Karine Chemla lauréate du prix Otto Neugebauer de l’European Mathematical Society


Ce prix est attribué “for highly original and influential work in the field of history of mathematics that enhances our understanding of either the development of mathematics or a particular mathematical subject in any period and in any geographical region.”

"Karine Chemla is a Senior Researcher at the Centre National de la recherche scientifique (CNRS) and belongs to the research group SPHERE (Science—Philosophy—History, Université de Paris & CNRS). Her research interests include the history of mathematics within ancient China, geometry in France in the first half of the 19th century, and the theory of the history of mathematics, with a focus on the relationships between mathematics and the cultures in relation to which they are produced.

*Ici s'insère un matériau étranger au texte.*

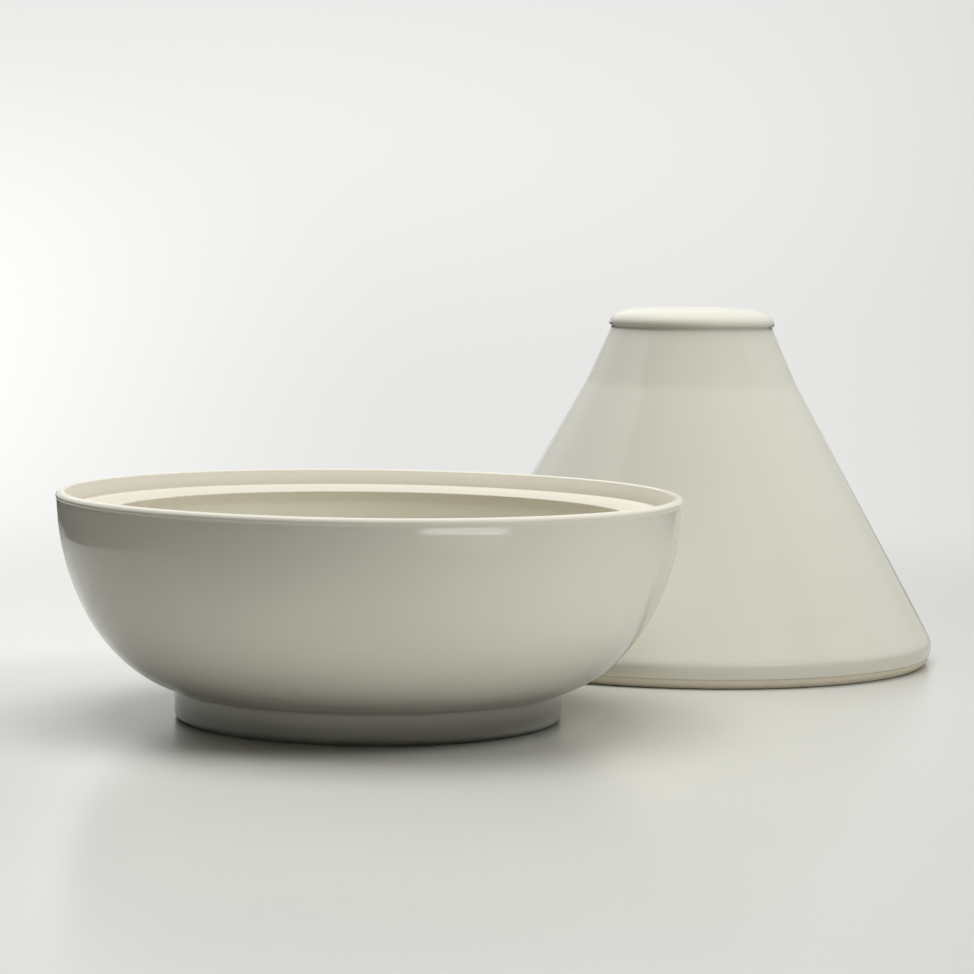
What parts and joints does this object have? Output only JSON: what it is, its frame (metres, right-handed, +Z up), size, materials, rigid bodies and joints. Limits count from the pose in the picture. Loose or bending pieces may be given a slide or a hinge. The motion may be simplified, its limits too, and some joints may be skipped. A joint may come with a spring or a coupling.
{
  "type": "tagine",
  "caption": "Round stoneware cooking bowl with a lid ledge inside its rim and a turned foot, and a hollow conical lid with a rolled, dished knob set down beside it.",
  "frame": {"origin": "centre of the box round the bowl and the lid, on the plane that both stand on", "axes": "+X from the bowl's axis to the lid's axis, +Z up, +Y to the left of +X"},
  "size_m": [0.5394, 0.28, 0.182],
  "materials": {
    "bowl_glaze": "glossy pale grey-green glaze",
    "lid_glaze": "satin-gloss pale cream glaze"
  },
  "bodies": {
    "bowl": {"bowl": "bowl_glaze"},
    "lid": {"lid": "lid_glaze"}
  },
  "joints": [
    {"name": "lid_lift", "type": "slide", "parent": "bowl", "child": "lid", "axis": [0, 0, 1], "range_m": [0, 0.25]}
  ]
}
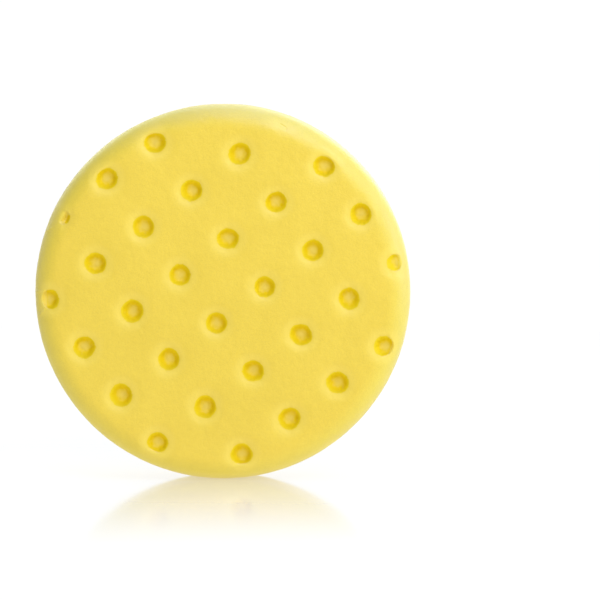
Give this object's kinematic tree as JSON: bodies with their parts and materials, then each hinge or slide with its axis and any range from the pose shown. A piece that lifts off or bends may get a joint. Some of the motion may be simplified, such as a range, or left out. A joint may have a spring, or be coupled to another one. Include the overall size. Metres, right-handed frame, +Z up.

Professor Chemla has co-edited the monographs Cultures without Culturalism : The Making of Scientific Knowledge (Duke, 2017) and The Oxford Handbook of Generality in Mathematics and the Sciences (OUP, 2016). She also co-authored Les Neuf chapitres. Le classique mathématique de la Chine ancienne et ses commentaires (Dunod, 2005), a French translation and critical edition of the book that was considered for centuries in China to be the most important text in the mathematical canon. This book received the 2006 Prix Ikuo HIRAYAMA from the Académie des inscriptions et belles lettres.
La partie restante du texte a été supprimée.